Zenframe Display shows the last synced data locally, so your family's schedule remains visible during brief outages. When connectivity returns the display updates automatically. For genuine emergencies — power cut, extended outage — it's worth keeping a printed week plan somewhere accessible. Digital systems are excellent for ongoing coordination but shouldn't be your only reference when infrastructure fails.
Do we need an expensive screen to make this work?
No. An older Android tablet mounted in kiosk mode with Zenframe Display gives most of the benefit of a purpose-built screen at a fraction of the cost. The key requirement is that the screen starts automatically in the Zenframe view and cannot be exited into other apps. See our guide on Android kiosk mode for the step-by-step setup. A tablet you already own but rarely use is an ideal starting point.
What if the AI misreads a school newsletter?
The approval step is there precisely for this. Nothing from Assistant goes into the live family calendar without a parent confirming it. Parsing errors are common at the start — school newsletters vary wildly in format. After two or three weeks the system picks up your school's pattern and accuracy improves noticeably. Keep the confirmation step as a permanent habit rather than something to skip once the AI gets better.
How does this connect to other parts of Zenframe?

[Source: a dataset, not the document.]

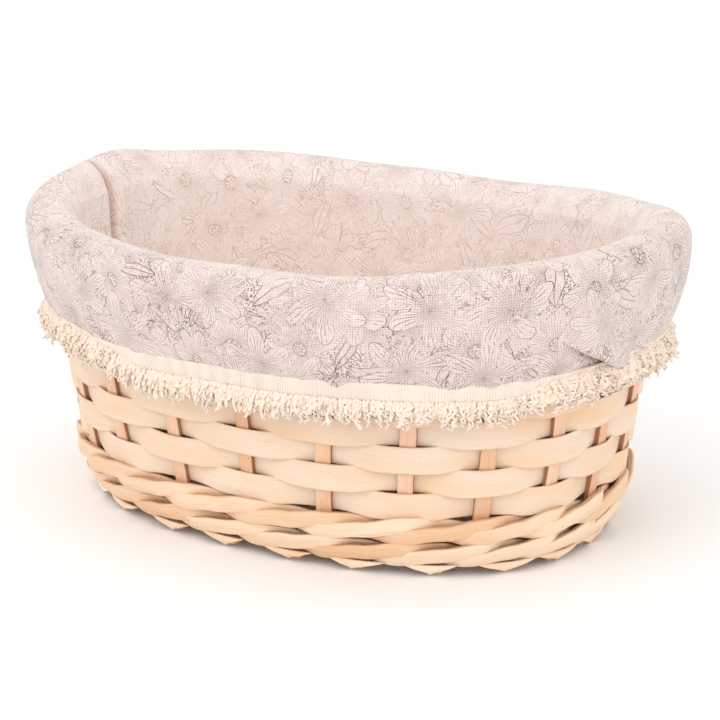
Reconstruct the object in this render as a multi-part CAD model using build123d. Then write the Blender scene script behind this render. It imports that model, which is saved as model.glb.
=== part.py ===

The AI-plus-display setup sits on top of the core Zenframe modules. Assistant feeds into Planner (calendar entries), Meals (weekly menu), and Tasks (chores and one-off jobs). The Display surface pulls from all of these simultaneously. You don't configure them separately — changes in any module appear on the display automatically. That's the advantage over stitching together separate apps: one confirmation pass Sunday evening updates everything.